Best Practices in Multidisciplinary Care in AML - Episode 9

Additional Agents for AML Maintenance Therapy

Cole McCoy, PharmD, and Danielle Marcotulli, APN, RN, MSN, FNP-BC, AOCNP explain the additional agents being studied as maintenance therapy options.

Ryan Haumschild, PharmD, MS, MBA: Speaking of those more innovative agents that are coming, [or have been coming] to market, Dr. McCoy, do you have any others that you want to add? I know we heard a preview of those agents, but [would you like] to talk more in depth about anything?

Cole McCoy, PharmD: Dr. McCloskey did a great job of explaining the specific agents, as well as the goal of maintenance therapy. As of now, in the NCCN [National Comprehensive Cancer Network] guidelines, the only kind of agents are sorafenib for patients that had a FLT3 mutation. We used to use sorafenib in the upfront setting, but [that has] been replaced by newer, more targeted FLT3 inhibitors. However, that's still in the guidelines for patients in maintenance. One study [that Dr. McCloskey] talked about a little with that flip is post transplant. We have a study at our institution [that is] looking at gilteritinib in maintenance. They get gilteritinib vs placebo. We have several patients on that study currently. The other agent that [Dr. McCloskey] talked about that's currently in the NCCN is oral azacytidine, [but he's] talking about different immunotherapies as well. It's an evolving area of practice in AML [acute myeloid leukemia].

Ryan Haumschild, PharmD, MS, MBA: It's never bad to inject some more treatment options, especially ones that can be tolerated. We're talking about maintenance therapy, but what about for those patients in remission where there's no transplant plan? [Is there] anything else that you think is going to be innovative there? What type of treatment do you typically utilize in that space?

Cole McCoy, PharmD: I haven’t worked at an institution that is a big transplant center. We have a lot of patients that do go on to receive a transplant, so we push in that area. There are patients that aren't good candidates for transplant, or they just don't want to go to transplant. I've seen [oral azacytidine used] a couple times, but we don't have too many patients on it because it's a niche population.

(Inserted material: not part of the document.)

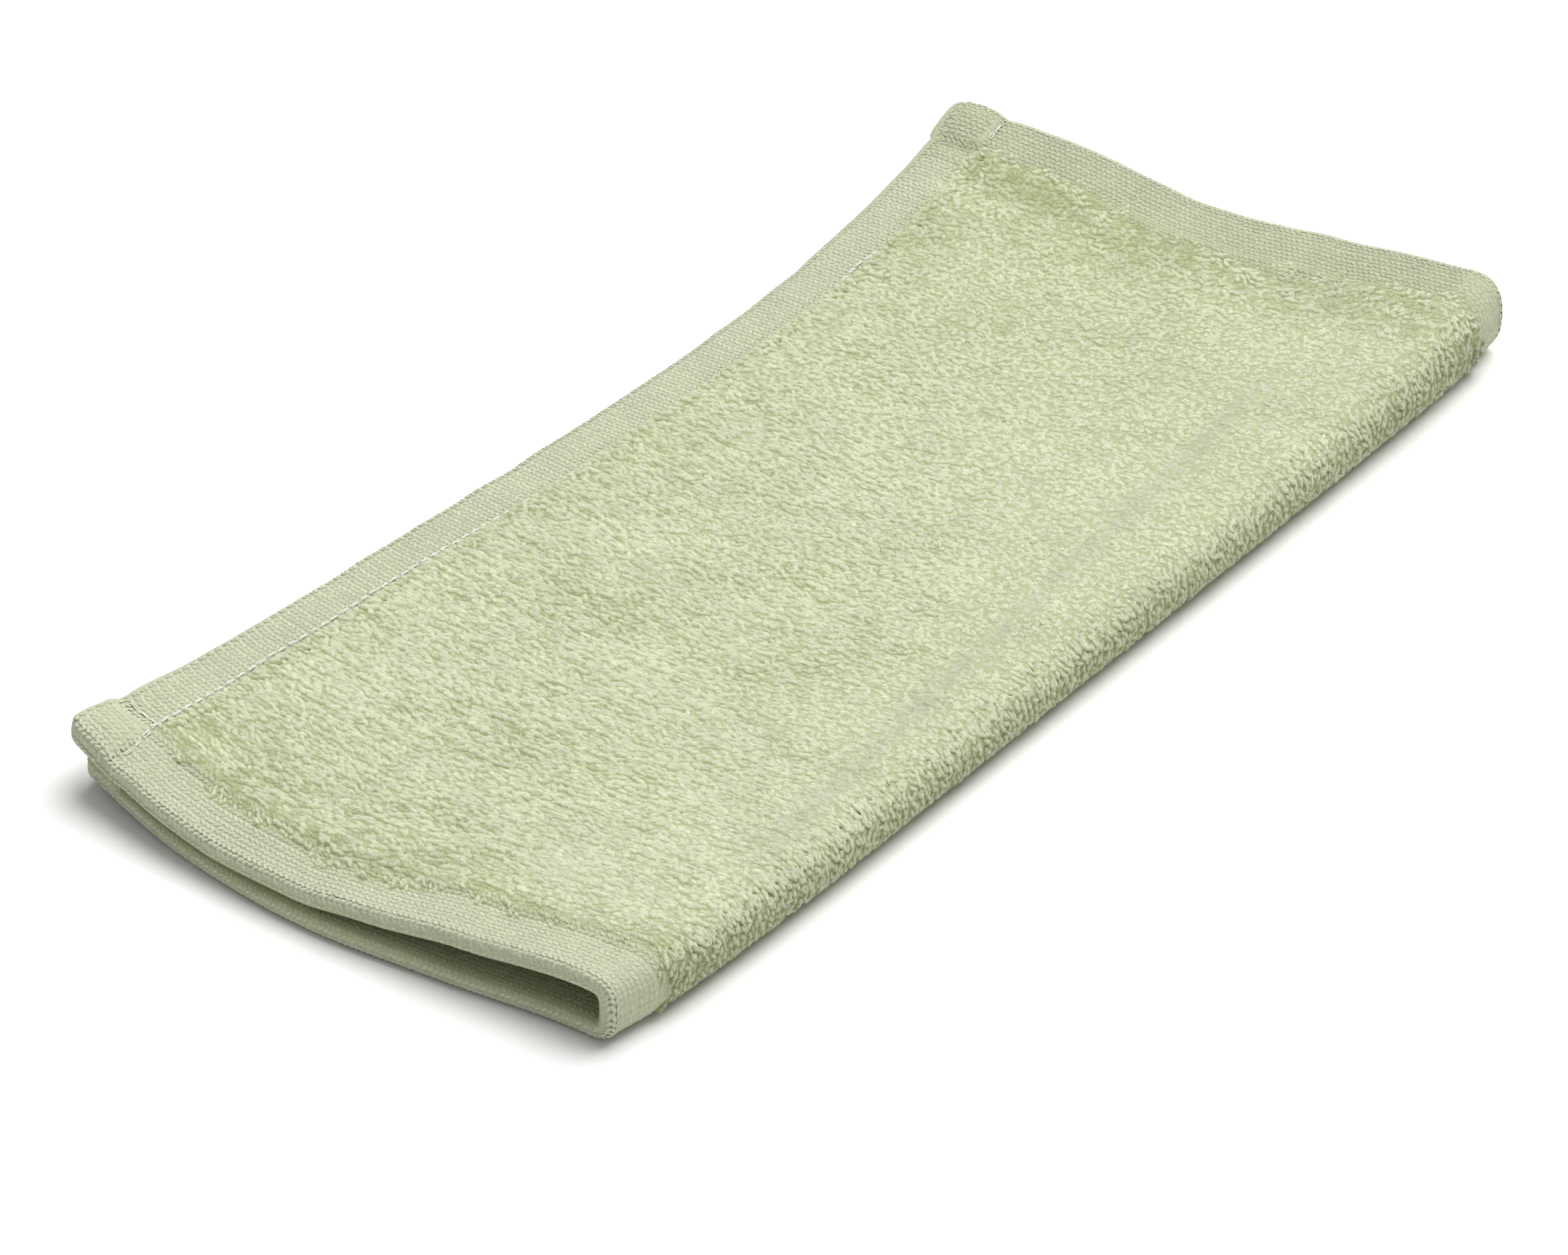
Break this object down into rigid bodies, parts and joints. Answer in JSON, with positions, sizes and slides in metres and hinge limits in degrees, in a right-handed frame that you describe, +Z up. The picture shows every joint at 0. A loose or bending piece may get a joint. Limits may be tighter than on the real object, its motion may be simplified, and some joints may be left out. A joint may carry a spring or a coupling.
{
  "type": "folded terry hand towel",
  "caption": "Small knitted terry hand towel with hems all round, folded once along its length and lying flat: a round fold on one side, free hemmed edges on the other.",
  "frame": {"origin": "middle of the footprint, on the surface that the towel lies on", "axes": "+X across the folded width, from the free hemmed edges to the fold; +Y along the length of the towel; +Z up"},
  "size_m": [0.1454, 0.3122, 0.018],
  "materials": {
    "terry": "pale green cotton terry with flat knitted hems"
  },
  "bodies": {
    "root": {"folded_towel": "terry"}
  },
  "joints": []
}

Ryan Haumschild, PharmD, MS, MBA: We talked about earlier patient education, and when we talk about maintenance therapy, we've got to prepare patients. That's important so they understand what the journey is early on. When they get to that point where they're done with transplant or they're transplant ineligible, they [can] understand the next steps in therapy. Danielle, you deal with a lot of patients where you're having to educate them, provide expectations. How do you approach the discussion of maintenance therapy with your patients?

Danielle Marcotulli, APN, RN, MSN, FNP-BC, AOCNP: A few people have already mentioned it, but it's important to have this conversation early on. Patients, oftentimes, have been through induction and multiple consolidations. They've been away from their family. They've been in the hospital. When you start to talk to them about a maintenance therapy, their immediate response is, "No. I did my chemotherapy. I want to live my life." It's important to tell them that they can maintain their quality of life. This is gentle; it's well-tolerated. You can go on vacations. You can do what you want to do, and it's going to help you in the long run. That conversation needs to when they're getting their intensive consolidation so they're prepared for that moving forward.

This transcript has been edited for clarity.